Thursday, March 03, 2005

What would Bastiat say?

The Declaration of Independence, the U.S. Constitution, and Bastiat's "What Is Seen and What Is Not Seen" -- if only our politicians read and actually believed them, we'd have the best of all possible governments. As a Christian, I'm well-acquainted with the phrase, what would Jesus do? When it comes to politics and economics, let's ask ourselves: what would Bastiat say?

Without getting into too much detail, many of us fully oppose the proposed Manhattan West Side Stadium because it isn't worth the taxpayers' share of $600 million. Sure, it will generate revenue, if you consider only the stadium and not its unseen effects on the rest of the economy. Cato and others have studied other stadiums and determined that they only transfer consumption, not create new consumption. Each dollar at the stadium is almost always a dollar taken from another business, not a new dollar spent. Furthermore, any new consumption is necessarily subtracted from savings, which means less money available for business investment elsewhere. It's all just a shift.

There's also a moral argument against the stadium. Though I'm not an NYC resident, some of my taxes would still go toward the stadium. NYC Mayor Michael Bloomberg wants city and state funding: half from NYC, half from New York State residents. Why should we in Westchester, Albany, Buffalo or have to pay for a stadium we wouldn't use as often as NYC residents? Even if 100% of NYC residents wanted the stadium, why should we non-NYC residents pay for something they'd invariably use more?

A few weeks ago, I dropped Don Luskin a little note (which he did me too much honor to print as a letter on his blog) on Bloomberg's difficulties purchasing the land. I still maintain that if the idea is to generate tax revenue for firefighters' raises and schools, the $600 million could go a long way toward those without having to build a stadium.

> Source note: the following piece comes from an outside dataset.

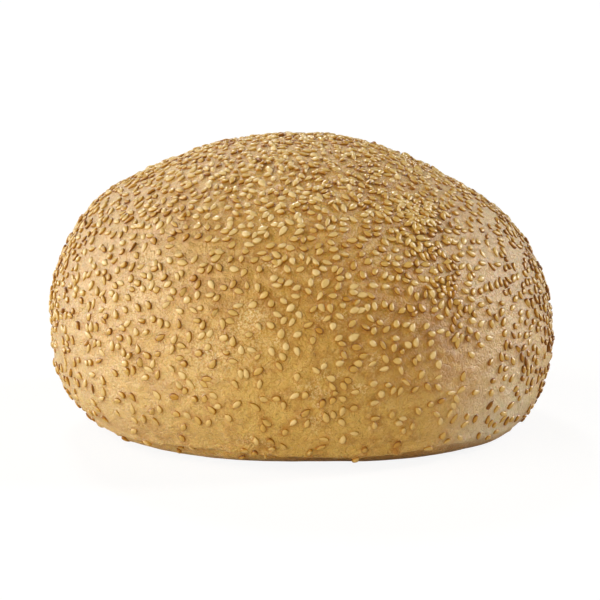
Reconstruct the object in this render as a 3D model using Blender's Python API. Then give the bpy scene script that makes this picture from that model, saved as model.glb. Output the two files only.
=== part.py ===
"""A round, seeded bread roll, baked as one piece.

The roll is one closed solid: a domed crown, a full waist, a flank that tucks under, and the flat spot
that it was baked on. It stands on the XY plane with +Z up, the centre of its bounding box over the
origin, and its front towards -Y. The sesame seeds on its crust are far too many to be sub-parts, so
this solid is the crust without them.
"""

import math

import bmesh
import bpy
from mathutils import Vector, noise

# Driving dimensions, in metres.
WAIST_RADIUS = 0.0622
WAIST_HEIGHT = 0.0257
CROWN_HEIGHT = 0.0704
FLAT_RADIUS = 0.0437

# How full each curve is: 2 is an ellipse, and more is squarer.
CROWN_FULLNESS = 2.14
FLANK_FULLNESS = 2.4

# The roll leans towards -X as it rises, by this share of its height.
LEAN = -0.068
# The lower flank swings out towards -X round SWING_HEIGHT, by SWING at most.
SWING = -0.0010
SWING_HEIGHT = 0.0100
SWING_REACH = 0.0070
# The flat spot sits this far towards +X of the rest, which the flank makes up below SLIP_TOP.
FLAT_SLIP = 0.0017
SLIP_TOP = 0.0060

# Rings and segments of the turned shape.
SEGMENTS = 72
CROWN_RINGS = 24
FLANK_RINGS = 12
FLAT_RINGS = 4

# Swells and hollows of the risen dough: (wavelength, height, place in the noise).
SWELLS = (
    (0.050, 0.0012, Vector((8.1, 9.6, 0.6))),
    (0.019, 0.0005, Vector((8.6, 2.2, 5.3))),
)
# Single bulges and hollows of the crust: (middle, reach, how far it stands out).
BULGES = (
    (Vector((0.0370, 0.0040, 0.0635)), 0.014, -0.0015),
    (Vector((-0.0330, 0.0040, 0.0630)), 0.010, -0.0013),
    (Vector((-0.0440, 0.0000, 0.0565)), 0.011, 0.0006),
    (Vector((-0.0590, 0.0000, 0.0165)), 0.007, 0.0017),
    (Vector((-0.0585, 0.0000, 0.0290)), 0.007, -0.0006),
    (Vector((-0.0510, -0.0140, 0.0055)), 0.007, -0.0007),
)
# The swells and bulges fade out over this height above the flat spot, which stays flat.
SWELL_FADE = 0.006
# The outline of the flat spot wanders in and out: (waves round it, depth, turn in degrees).
FLAT_WAVES = ((2, 0.0006, 20.0), (4, 0.0015, -90.0), (9, 0.0004, 10.0))

# Vertices closer than this are one vertex.
WELD = 0.00001

CRUST_COLOUR = (0.50, 0.29, 0.10, 1.0)
CRUST_ROUGHNESS = 0.62


def clear_scene():
    """Start with an empty scene."""
    for item in list(bpy.data.objects):
        bpy.data.objects.remove(item, do_unlink=True)


def quarter_curve(width, height, fullness, steps):
    """Points of a quarter of a superellipse, from its widest point (width, 0) to its tip (0, height)."""
    points = []
    for step in range(steps + 1):
        angle = math.pi / 2 * step / steps
        across = width * max(math.cos(angle), 0.0) ** (2 / fullness)
        along = height * math.sin(angle) ** (2 / fullness)
        points.append((across, along))
    return points


def profile():
    """The roll's outline as (radius, height) points, from the middle of the flat spot to the crown."""
    flat = [(FLAT_RADIUS * ring / FLAT_RINGS, 0.0) for ring in range(FLAT_RINGS)]
    tuck = quarter_curve(WAIST_RADIUS - FLAT_RADIUS, WAIST_HEIGHT, FLANK_FULLNESS, FLANK_RINGS)
    flank = [(FLAT_RADIUS + across, WAIST_HEIGHT - down) for across, down in reversed(tuck)]
    dome = quarter_curve(WAIST_RADIUS, CROWN_HEIGHT - WAIST_HEIGHT, CROWN_FULLNESS, CROWN_RINGS)
    crown = [(across, WAIST_HEIGHT + up) for across, up in dome[1:]]
    return flat + flank + crown


def turned_solid(outline):
    """The outline spun once round the Z axis into a closed mesh."""
    mesh = bmesh.new()
    corners = [mesh.verts.new((radius, 0.0, height)) for radius, height in outline]
    edges = [mesh.edges.new(pair) for pair in zip(corners, corners[1:])]
    bmesh.ops.spin(
        mesh,
        geom=corners + edges,
        cent=(0.0, 0.0, 0.0),
        axis=(0.0, 0.0, 1.0),
        angle=2 * math.pi,
        steps=SEGMENTS,
        use_merge=True,
    )
    bmesh.ops.remove_doubles(mesh, verts=mesh.verts[:], dist=WELD)
    bmesh.ops.recalc_face_normals(mesh, faces=mesh.faces[:])
    return mesh


def swell_at(place):
    """How far the dough stands out of, or sinks below, the turned shape at a place."""
    total = 0.0
    for wavelength, height, seed in SWELLS:
        total += height * noise.noise(place / wavelength + seed)
    for middle, reach, out in BULGES:
        total += out * math.exp(-((place - middle).length_squared) / reach**2)
    return total


def flat_wander(place):
    """How far the edge of the flat spot wanders outwards at a place's bearing."""
    bearing = math.atan2(place.y, place.x)
    return sum(
        depth * math.sin(waves * bearing + math.radians(turn)) for waves, depth, turn in FLAT_WAVES
    )


def sideways_at(height):
    """How far the middle of the roll is towards +X at a height."""
    swung = math.exp(-(((height - SWING_HEIGHT) / SWING_REACH) ** 2))
    below = max(1.0 - height / SLIP_TOP, 0.0)
    return LEAN * height + SWING * swung + FLAT_SLIP * below**2


def shape_dough(mesh):
    """Give the turned shape its swells, the wandering edge of its flat spot, and its lean."""
    mesh.normal_update()
    moves = {}
    for corner in mesh.verts:
        place = corner.co
        rise = min(place.z / SWELL_FADE, 1.0)
        outward = Vector((place.x, place.y, 0.0))
        radius = outward.length
        move = corner.normal * swell_at(place) * rise
        if radius > WELD:
            near_edge = min(radius / FLAT_RADIUS, 1.0) * (1.0 - rise)
            move += outward / radius * flat_wander(place) * near_edge
        moves[corner] = move
    for corner, move in moves.items():
        corner.co += move
        corner.co.x += sideways_at(corner.co.z)


def centre_on_origin(mesh):
    """Put the middle of the bounding box over the origin, and the flat spot on the XY plane."""
    places = [corner.co for corner in mesh.verts]
    middle_x = (min(p.x for p in places) + max(p.x for p in places)) / 2
    middle_y = (min(p.y for p in places) + max(p.y for p in places)) / 2
    bmesh.ops.translate(mesh, vec=(-middle_x, -middle_y, 0.0), verts=mesh.verts[:])


def crust_material():
    """Golden brown, dry crust."""
    material = bpy.data.materials.new("crust")
    material.use_nodes = True
    shader = material.node_tree.nodes["Principled BSDF"]
    shader.inputs["Base Color"].default_value = CRUST_COLOUR
    shader.inputs["Roughness"].default_value = CRUST_ROUGHNESS
    shader.inputs["Metallic"].default_value = 0.0
    return material


def make_roll():
    """The whole roll as one object, bread_roll."""
    mesh = turned_solid(profile())
    shape_dough(mesh)
    centre_on_origin(mesh)
    data = bpy.data.meshes.new("bread_roll")
    mesh.to_mesh(data)
    mesh.free()
    data.shade_smooth()
    data.materials.append(crust_material())
    roll = bpy.data.objects.new("bread_roll", data)
    bpy.context.scene.collection.objects.link(roll)
    return roll


clear_scene()
make_roll()
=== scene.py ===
# %% [markdown]
# # A bread roll covered in sesame seeds
# The roll is one baked dome of dough with a thin golden crust, and nearly four thousand sesame seeds
# stuck to it. This lesson takes a plain smooth solid of the right size, gives it the skin of real
# bread, sows the seeds one by one, and then lights it like a product picture.
# We begin with the plain solid. It sets the size, and nothing made later may leave its box by much,
# so its box is kept now, before anything is added.

import math
import random
from dataclasses import dataclass
from itertools import accumulate, product
from types import SimpleNamespace

import bmesh
import bpy
from mathutils import Matrix, Vector, noise
from mathutils.bvhtree import BVHTree
from mathutils.kdtree import KDTree


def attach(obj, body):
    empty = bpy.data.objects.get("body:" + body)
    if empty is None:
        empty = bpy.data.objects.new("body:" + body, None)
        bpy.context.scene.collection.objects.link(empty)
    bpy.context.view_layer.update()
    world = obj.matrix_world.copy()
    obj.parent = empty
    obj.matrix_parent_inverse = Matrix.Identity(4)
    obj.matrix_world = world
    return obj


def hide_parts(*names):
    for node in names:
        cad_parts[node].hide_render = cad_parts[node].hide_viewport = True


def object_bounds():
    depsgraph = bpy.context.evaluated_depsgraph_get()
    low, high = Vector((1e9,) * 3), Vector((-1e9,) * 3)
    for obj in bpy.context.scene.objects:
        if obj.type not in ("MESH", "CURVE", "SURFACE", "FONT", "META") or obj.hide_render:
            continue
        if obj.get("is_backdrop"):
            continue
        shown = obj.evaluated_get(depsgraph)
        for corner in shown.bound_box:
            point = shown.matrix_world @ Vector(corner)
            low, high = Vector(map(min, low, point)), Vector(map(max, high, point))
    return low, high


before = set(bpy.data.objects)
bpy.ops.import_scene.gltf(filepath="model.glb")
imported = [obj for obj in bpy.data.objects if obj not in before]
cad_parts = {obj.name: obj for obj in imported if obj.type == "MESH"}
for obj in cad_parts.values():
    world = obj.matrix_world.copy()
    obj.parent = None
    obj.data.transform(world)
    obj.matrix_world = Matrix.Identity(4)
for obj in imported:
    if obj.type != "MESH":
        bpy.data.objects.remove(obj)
CAD_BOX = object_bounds()

MM = 0.001
LOW, HIGH = CAD_BOX
CENTRE = (LOW + HIGH) / 2
ROLL_HEIGHT = HIGH.z - LOW.z
print("plain roll, in mm:", [round(side / MM, 1) for side in HIGH - LOW])

# %% [markdown]
# ## The camera
# A long lens from a little way off keeps a small thing like a roll in its true proportions, where a
# short lens close up would swell the middle. The camera looks slightly down, from just above the
# height of the roll, so that the dome, the flank and the line where it meets the table all show.

# %% The camera
LENS = 135.0
CAMERA_AWAY = 561.0 * MM
CAMERA_ELEVATION = math.radians(10.0)
AIM_RIGHT = -0.3 * MM
AIM_HEIGHT = 0.425 * ROLL_HEIGHT

aim = Vector((CENTRE.x + AIM_RIGHT, CENTRE.y, LOW.z + AIM_HEIGHT))
back = Vector((0.0, -math.cos(CAMERA_ELEVATION), math.sin(CAMERA_ELEVATION)))
camera = bpy.data.objects.new("camera", bpy.data.cameras.new("camera"))
camera.data.lens = LENS
camera.location = aim + back * CAMERA_AWAY
camera.rotation_euler = (-back).to_track_quat("-Z", "Y").to_euler()
bpy.context.scene.collection.objects.link(camera)
bpy.context.scene.camera = camera
print("camera at", [round(side, 3) for side in camera.location])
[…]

Today's New York Times has an article on Bloomberg's new difficulties with the stadium proposal. Page 2 of the online article says that Bloomberg now proposes using PILOT money instead of tax money. Whoa, whoa, whoa. Payments In Lieu Of Taxes is what businesses negotiate to "pay" instead of paying taxes. It's another of those tricks that government uses to lie about how much we're really taxed. Call it a PILOT, call it taxes, call it tribute -- it's still money that the government takes! Who do you think ultimately pays that money? We, the taxpayers. Businesses pay taxes only on paper, only as a matter of accounting. In reality, businesses can only pass the taxes on to the consumer.

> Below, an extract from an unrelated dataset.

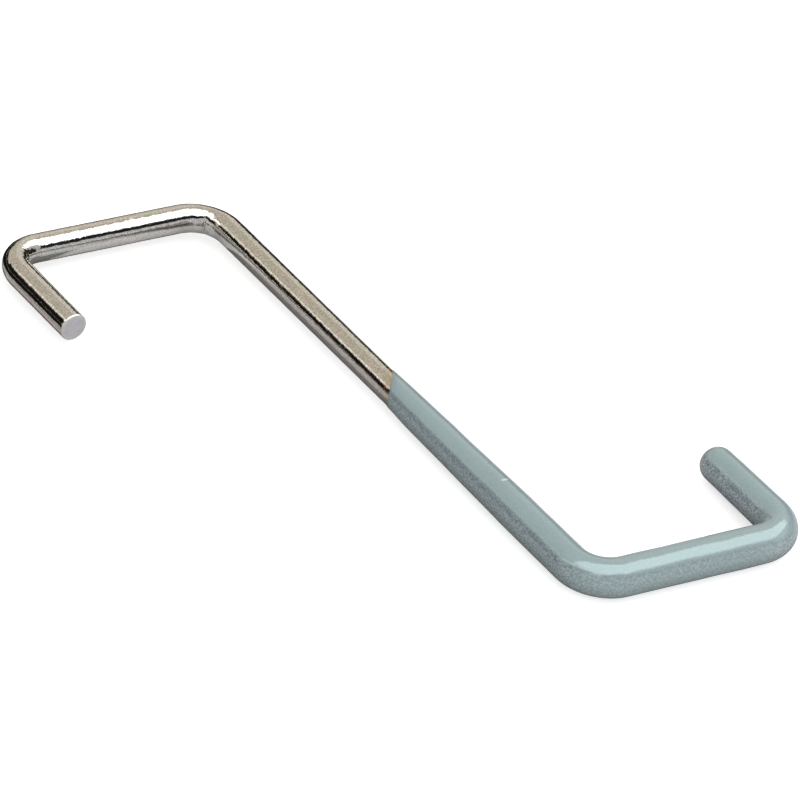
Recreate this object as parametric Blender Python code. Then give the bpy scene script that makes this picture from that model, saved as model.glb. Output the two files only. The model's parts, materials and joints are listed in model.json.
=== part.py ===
"""A double-ended square hook: one bent, bright-plated steel bar, half of it dipped in soft vinyl.

Seen from above the bar runs in an S: a short leg, an arm, a long straight shank, a second arm and a
second short leg, with a right-angle bend between each and the next. The bar lies flat, +X runs along
the shank from the plain hook to the coated one, +Y points from the plain arm's leg to the shank, and
+Z is up. The origin is at the middle of the whole hook's footprint, on the surface it lies on.
"""

import math

import bmesh
import bpy
from mathutils import Matrix, Vector

MM = 0.001

# The bar, between its centrelines.
BAR_DIAMETER = 10 * MM
SHANK_LENGTH = 240 * MM
PLAIN_ARM = 84 * MM
COATED_ARM = 82 * MM
LEG_LENGTH = 48 * MM
BEND_RADIUS = 13 * MM
END_CHAMFER = 0.4 * MM

# The vinyl coat. Its lip leans, because the hook hung at a slant when it was dipped.
COAT_START = 116.5 * MM
COAT_LIP = 0.6 * MM
COAT_FULL = 1.8 * MM
COAT_AT_TIP = 1.25 * MM
COAT_THINS_OVER = 60 * MM
COAT_BUILD_UP = ((15 * MM, 0.7 * MM), (40 * MM, 1.05 * MM), (80 * MM, 1.65 * MM), (130 * MM, COAT_FULL))
LIP_LEAN = -1.3
LIP_LEAN_OVER = 16 * MM
FIT_GAP = 0.3 * MM
TIP_LENGTH = 2.9 * MM
DOME_DEPTH = 4.5 * MM
DOME_FLATNESS = 2.4
DOME_LAST_ANGLE = math.radians(72)

# How finely the round shapes are divided.
SIDES = 24
STEPS_PER_BEND = 10
STEPS_IN_DOME = 5
SHARP_ANGLE = math.radians(35)


class Centreline:
    """The bar's centreline in plan: straights joined by equal bends, measured by distance along it."""

    def __init__(self, corners, bend_radius):
        self.bend_radius = bend_radius
        self.pieces = []
        self.bends = []
        self.length = 0.0
        start = corners[0]
        for i in range(1, len(corners)):
            heading = (corners[i] - corners[i - 1]).normalized()
            last = i == len(corners) - 1
            turn = 0.0 if last else heading.xy.angle_signed((corners[i + 1] - corners[i]).xy)
            cut = bend_radius * math.tan(abs(turn) / 2)
            end = corners[i] - heading * cut
            self._add(start, heading, (end - start).length, 0.0)
            if not last:
                self._add(end, heading, bend_radius * abs(turn), -turn)
                start = corners[i] + (corners[i + 1] - corners[i]).normalized() * cut

    def _add(self, start, heading, length, turn):
        if turn:
            self.bends.append((self.length, self.length + length))
        self.pieces.append((self.length, start, heading, length, turn))
        self.length += length

    def frame_at(self, distance):
        """A matrix whose X points to the bar's left, Y up, and Z along the bar, at that distance."""
        reached = [p for p in self.pieces if p[0] <= distance + 1e-9]
        begins, start, heading, length, turn = reached[-1]
        along = distance - begins
        left = Vector((0, 0, 1)).cross(heading)
        if turn:
            centre = start + left * math.copysign(self.bend_radius, turn)
            turned = Matrix.Rotation(turn * along / length, 3, "Z")
            place = centre + turned @ (start - centre)
            heading = turned @ heading
            left = turned @ left
        else:
            place = start + heading * along
        frame = Matrix((left, Vector((0, 0, 1)), heading)).transposed().to_4x4()
        frame.translation = place
        return frame

    def stops(self, first, last):
        """Distances from first to last that the sections need: both ends, and steps round each bend."""
        found = {first, last}
        for begins, ends in self.bends:
            for k in range(STEPS_PER_BEND + 1):
                distance = begins + (ends - begins) * k / STEPS_PER_BEND
                if first < distance < last:
                    found.add(distance)
        return sorted(found)


def hook_centreline():
    """The S that the bar follows, placed so that the whole hook's footprint is centred on the origin."""
    half = SHANK_LENGTH / 2
    bar = BAR_DIAMETER / 2
    corners = (
        (-half + LEG_LENGTH, -PLAIN_ARM),
        (-half, -PLAIN_ARM),
        (-half, 0.0),
        (half, 0.0),
        (half, COATED_ARM),
        (half - LEG_LENGTH, COATED_ARM),
    )
    coated = bar + COAT_FULL
    middle_x = (coated - bar) / 2
    middle_y = (COATED_ARM + coated - PLAIN_ARM - bar) / 2
    return Centreline([Vector((x - middle_x, y - middle_y, coated)) for x, y in corners], BEND_RADIUS)


def section(line, distance, radius, lean=0.0):
    """Places a unit circle as the bar's section there, leaning forward by lean times its left offset."""
    leaning = Matrix.Identity(4)
    leaning[2][0] = lean
    return line.frame_at(distance) @ leaning @ Matrix.Diagonal((radius, radius, radius, 1))


def sweep(mesh, sections):
    """Extrudes a circle through the sections and returns its first and last rings of edges."""
    ring = bmesh.ops.create_circle(mesh, segments=SIDES, radius=1, cap_ends=False)["verts"]
    bmesh.ops.transform(mesh, matrix=sections[0], verts=ring)
    edges = list({edge for vert in ring for edge in vert.link_edges})
    first = edges
    for before, after in zip(sections, sections[1:]):
        grown = bmesh.ops.extrude_edge_only(mesh, edges=edges)["geom"]
        ring = [part for part in grown if isinstance(part, bmesh.types.BMVert)]
        corners = set(ring)
        edges = [
            part for part in grown if isinstance(part, bmesh.types.BMEdge) and corners.issuperset(part.verts)
        ]
        bmesh.ops.transform(mesh, matrix=after @ before.inverted(), verts=ring)
    return first, edges


def add_object(name, mesh, colour, metallic, roughness):
    """Turns the finished bmesh into a smooth-shaded object with its own material."""
    bmesh.ops.recalc_face_normals(mesh, faces=mesh.faces)
    data = bpy.data.meshes.new(name)
    mesh.to_mesh(data)
    mesh.free()
    data.shade_smooth()
    data.set_sharp_from_angle(angle=SHARP_ANGLE)
    finish = bpy.data.materials.new(name)
    finish.use_nodes = True
    shader = finish.node_tree.nodes["Principled BSDF"]
    shader.inputs["Base Color"].default_value = (*colour, 1)
    shader.inputs["Metallic"].default_value = metallic
    shader.inputs["Roughness"].default_value = roughness
    data.materials.append(finish)
    made = bpy.data.objects.new(name, data)
    bpy.context.scene.collection.objects.link(made)
    return made


def bent_bar(line):
    """The steel bar, one piece from cut end to cut end, with both rims chamfered."""
    radius = BAR_DIAMETER / 2
    sections = [section(line, 0, radius - END_CHAMFER)]
    sections += [section(line, d, radius) for d in line.stops(END_CHAMFER, line.length - END_CHAMFER)]
    sections.append(section(line, line.length, radius - END_CHAMFER))
    mesh = bmesh.new()
    for ring in sweep(mesh, sections):
        bmesh.ops.contextual_create(mesh, geom=ring)
    return add_object("bent_bar", mesh, colour=(0.72, 0.70, 0.66), metallic=1.0, roughness=0.22)


def coat_thickness(from_lip, coat_length):
    """The vinyl's thickness over the bar: thin at the lip, building up, and a little thinner at the tip."""
    profile = [(0.0, COAT_LIP), *COAT_BUILD_UP]
    profile += [(coat_length - COAT_THINS_OVER, COAT_FULL), (coat_length, COAT_AT_TIP)]
    for (near, thin), (far, thick) in zip(profile, profile[1:]):
        if from_lip <= far:
            return thin + (thick - thin) * (from_lip - near) / (far - near)
    return COAT_AT_TIP


def vinyl_coat(line):
    """The dip-moulded vinyl: a closed-ended sleeve round the bar, open at its leaning lip.

    One sweep makes its skin, from the bottom of the bore out to the lip and back along the outside.
    """
    bar = BAR_DIAMETER / 2
    lip = line.bends[1][1] + COAT_START - BEND_RADIUS
    dome = line.length + TIP_LENGTH - DOME_DEPTH
    length = dome - lip

    def lean_at(distance):
        return LIP_LEAN * max(0.0, 1 - (distance - lip) / LIP_LEAN_OVER)

    build_up_stops = {lip + from_lip for from_lip, _ in COAT_BUILD_UP}
    outer_stops = sorted(build_up_stops | {lip + LIP_LEAN_OVER} | set(line.stops(lip, dome)))
    outside = [section(line, d, bar + coat_thickness(d - lip, length), lean_at(d)) for d in outer_stops]
    for k in range(1, STEPS_IN_DOME + 1):
        angle = DOME_LAST_ANGLE * k / STEPS_IN_DOME
        radius = (bar + COAT_AT_TIP) * math.cos(angle) ** (2 / DOME_FLATNESS)
        depth = DOME_DEPTH * (math.sin(angle) / math.sin(DOME_LAST_ANGLE)) ** (2 / DOME_FLATNESS)
        outside.append(section(line, dome, radius) @ Matrix.Translation((0, 0, depth / radius)))

    bore = bar + FIT_GAP
    inner_stops = sorted({lip + LIP_LEAN_OVER} | set(line.stops(lip, line.length)))
    inside = [section(line, d, bore, lean_at(d)) for d in inner_stops]
    inside.append(section(line, line.length, bore) @ Matrix.Translation((0, 0, FIT_GAP / bore)))

    mesh = bmesh.new()
    for ring in sweep(mesh, inside[::-1] + outside):
        bmesh.ops.contextual_create(mesh, geom=ring)
    return add_object("vinyl_coat", mesh, colour=(0.33, 0.41, 0.40), metallic=0.0, roughness=0.38)


def main():
    for old in list(bpy.data.objects):
        bpy.data.objects.remove(old)
    line = hook_centreline()
    bent_bar(line)
    vinyl_coat(line)


main()
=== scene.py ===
"""The looks of a double-ended square hook: a bent, bright-plated steel bar, half dipped in grey vinyl.

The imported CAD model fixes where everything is. Two finer pieces stand for its two nodes: the bar, with
the marks that bending, shearing and plating leave on it, and the vinyl skin, which starts as a feather
edge at its leaning lip, thickens towards the hook and closes over the bar's end in a soft dome.
"""

import json
import logging
import math
from dataclasses import dataclass
from enum import Enum

import bpy
import numpy as np
from mathutils import Matrix, Vector


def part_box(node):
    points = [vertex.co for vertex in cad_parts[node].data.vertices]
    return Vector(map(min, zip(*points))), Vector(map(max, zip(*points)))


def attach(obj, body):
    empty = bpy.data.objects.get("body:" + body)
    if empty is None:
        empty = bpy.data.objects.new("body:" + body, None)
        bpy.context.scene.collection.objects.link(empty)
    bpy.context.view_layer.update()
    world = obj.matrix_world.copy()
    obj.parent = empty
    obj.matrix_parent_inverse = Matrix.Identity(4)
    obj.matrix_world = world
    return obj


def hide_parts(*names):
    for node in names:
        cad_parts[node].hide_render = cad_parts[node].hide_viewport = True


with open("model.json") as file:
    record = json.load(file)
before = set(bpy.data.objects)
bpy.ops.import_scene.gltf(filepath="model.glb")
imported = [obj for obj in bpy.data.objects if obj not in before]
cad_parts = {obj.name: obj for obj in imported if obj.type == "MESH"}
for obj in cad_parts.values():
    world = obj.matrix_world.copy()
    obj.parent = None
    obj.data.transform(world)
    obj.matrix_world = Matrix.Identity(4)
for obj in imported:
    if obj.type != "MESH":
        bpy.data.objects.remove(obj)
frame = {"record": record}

log = logging.getLogger("square_hook")

MM = 0.001
BODY = "root"
STRAIGHT = "straight_bar"
PAST_LIP = "past_lip"
SHANK = 4  # the shank's place among the stretches
BARE_SHANK = 103.5 * MM  # how much of it is plated, up to the middle of the vinyl's lip

Colour = tuple[float, float, float]
Triple = tuple[float, float, float]
Range = tuple[float, float]
Corners = tuple[tuple[float, float], ...]
Socket = bpy.types.NodeSocket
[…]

Let's assume PILOTs aren't really taxes. Even if the city used $300 million in existing PILOTs, that's $300 million less than the city has to spend elsewhere. What will NYC do, cut $300 million in spending? Raise "real" taxes by $300 million? Negotiate $300 million more in PILOTs? One way or another, the NYC taxpayer gets socked with the $300 million. Then the other New York state residents cough up $300 million. But that $600 million still pays for new jobs, right? Yes, new jobs in one particular area, but not counting the loss of jobs elsewhere.

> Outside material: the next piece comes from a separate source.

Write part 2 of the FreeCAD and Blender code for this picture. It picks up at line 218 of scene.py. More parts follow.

I've quoted this before, but Bastiat's words apply so well here:
Well, then, suppose I arrange to have a navvy dig me a ditch in my field for the sum of a hundred sous. Just as I conclude this agreement, the tax collector takes my hundred sous from me and has them passed on to the Minister of the Interior. My contract is broken, but the Minister will add another dish at his dinner. On what basis do you dare to affirm that this official expenditure is an addition to the national industry? Do you not see that it is only a simple transfer of consumption and of labor? A cabinet minister has his table more lavishly set, it is true; but a farmer has his field less well drained, and this is just as true. A Parisian caterer has gained a hundred sous, I grant you; but grant me that a provincial ditchdigger has lost five francs. All that one can say is that the official dish and the satisfied caterer are what is seen; the swampy field and the excavator out of work are what is not seen.
One can almost hear a sign in the next paragraph:
Good Lord! What a lot of trouble to prove in political economy that two and two make four; and if you succeed in doing so, people cry, "It is so clear that it is boring." Then they vote as if you had never proved anything at all.
I'm pretty certain what Bastiat would say first about the stadium proposal: he'd tell Mike Bloomberg to stop talking merde and call a tax a tax!